WHAT IS NEEDED>
Repeat all of the data precisely.
◆ ◆ ◆ ◆ ◆ ◆ ◆
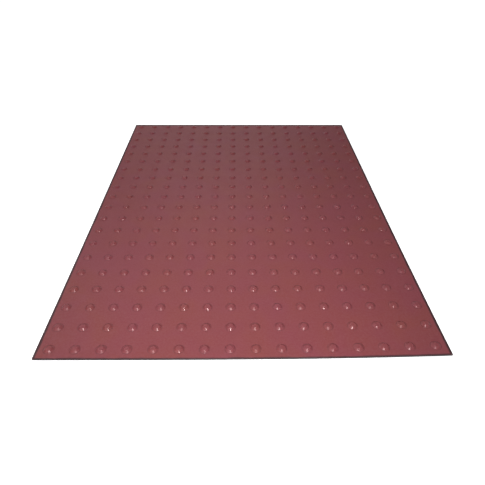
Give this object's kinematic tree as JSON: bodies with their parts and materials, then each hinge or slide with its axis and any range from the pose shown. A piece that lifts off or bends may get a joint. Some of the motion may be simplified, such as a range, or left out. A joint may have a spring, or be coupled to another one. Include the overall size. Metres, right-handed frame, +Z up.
{
  "type": "domed floor mat",
  "caption": "Thin flexible rectangular floor mat with square-cut edges, a straight grid of small truncated domes on top and a flat non-slip underside.",
  "frame": {"origin": "centre of the underside, where the mat rests on the floor", "axes": "+Z up out of the domed face, +Y along the mat's length, +X across its width"},
  "size_m": [0.9144, 1.2192, 0.0095],
  "materials": {
    "wear_sheet": "satin",
    "scrim": "matte",
    "foam": "matte",
    "backing": "matte"
  },
  "bodies": {
    "root": {"dome_sheet": "wear_sheet", "reinforcing_scrim": "scrim", "cushion_core": "foam", "grip_backing": "backing"}
  },
  "joints": []
}
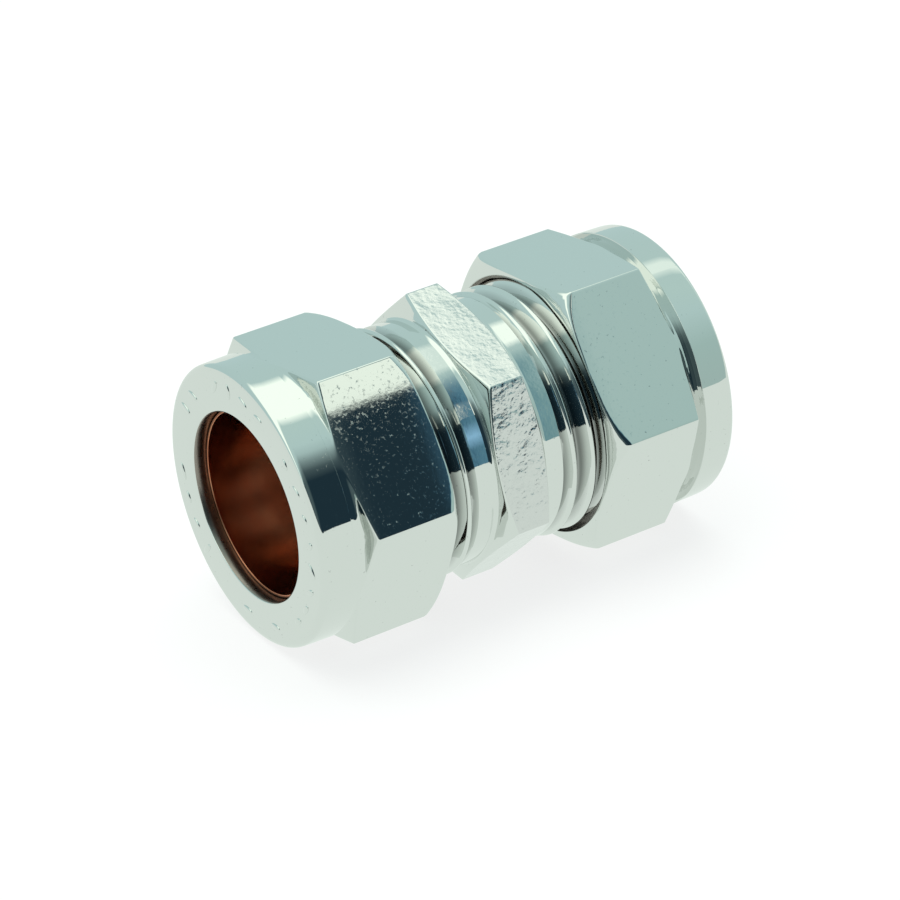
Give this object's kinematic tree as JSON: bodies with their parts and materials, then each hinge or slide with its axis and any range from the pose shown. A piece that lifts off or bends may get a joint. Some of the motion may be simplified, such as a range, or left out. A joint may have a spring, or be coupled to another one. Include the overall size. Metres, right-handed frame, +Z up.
◆ ◆ ◆ ◆ ◆ ◆ ◆
COMPLETE RESPONSE>
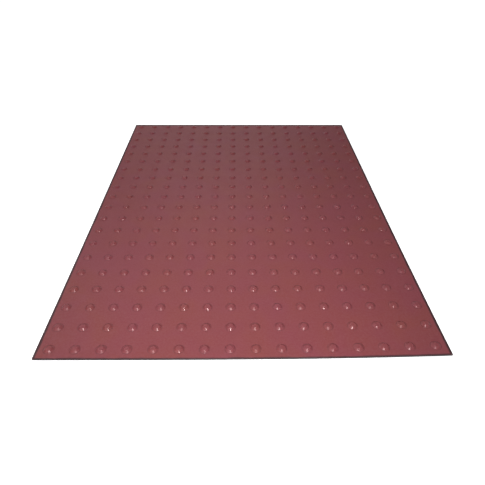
Give this object's kinematic tree as JSON: bodies with their parts and materials, then each hinge or slide with its axis and any range from the pose shown. A piece that lifts off or bends may get a joint. Some of the motion may be simplified, such as a range, or left out. A joint may have a spring, or be coupled to another one. Include the overall size. Metres, right-handed frame, +Z up.
{
  "type": "domed floor mat",
  "caption": "Thin flexible rectangular floor mat with square-cut edges, a straight grid of small truncated domes on top and a flat non-slip underside.",
  "frame": {"origin": "centre of the underside, where the mat rests on the floor", "axes": "+Z up out of the domed face, +Y along the mat's length, +X across its width"},
  "size_m": [0.9144, 1.2192, 0.0095],
  "materials": {
    "wear_sheet": "satin",
    "scrim": "matte",
    "foam": "matte",
    "backing": "matte"
  },
  "bodies": {
    "root": {"dome_sheet": "wear_sheet", "reinforcing_scrim": "scrim", "cushion_core": "foam", "grip_backing": "backing"}
  },
  "joints": []
}
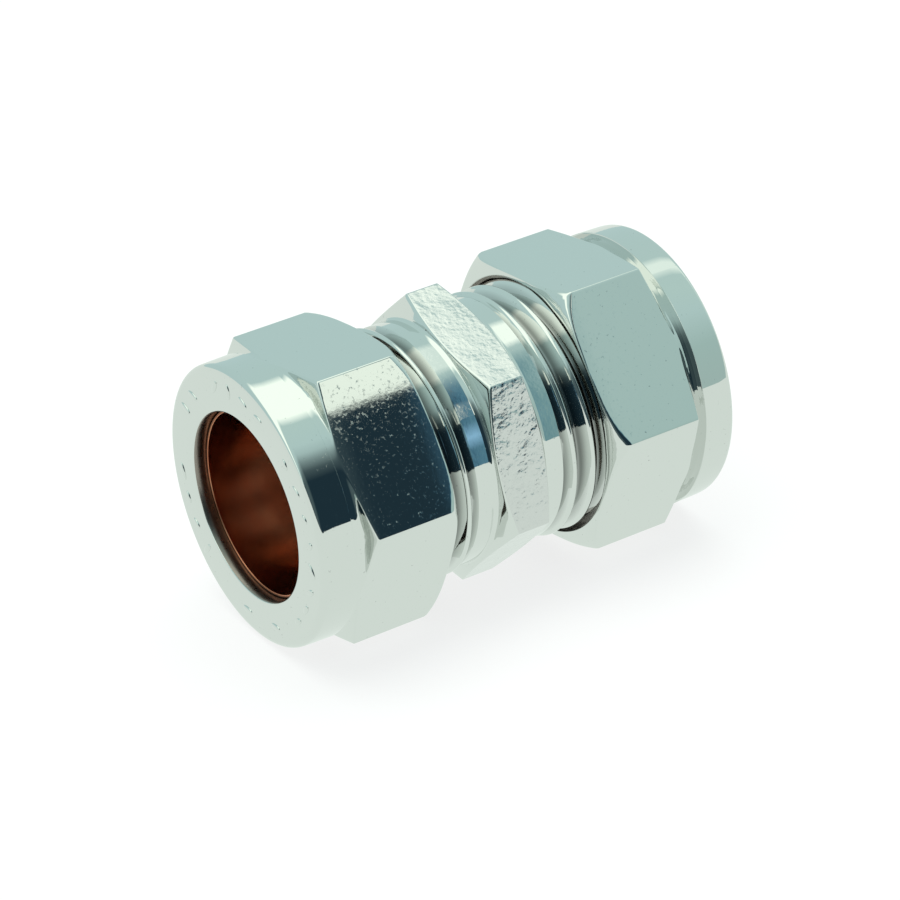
Give this object's kinematic tree as JSON: bodies with their parts and materials, then each hinge or slide with its axis and any range from the pose shown. A piece that lifts off or bends may get a joint. Some of the motion may be simplified, such as a range, or left out. A joint may have a spring, or be coupled to another one. Include the overall size. Metres, right-handed frame, +Z up.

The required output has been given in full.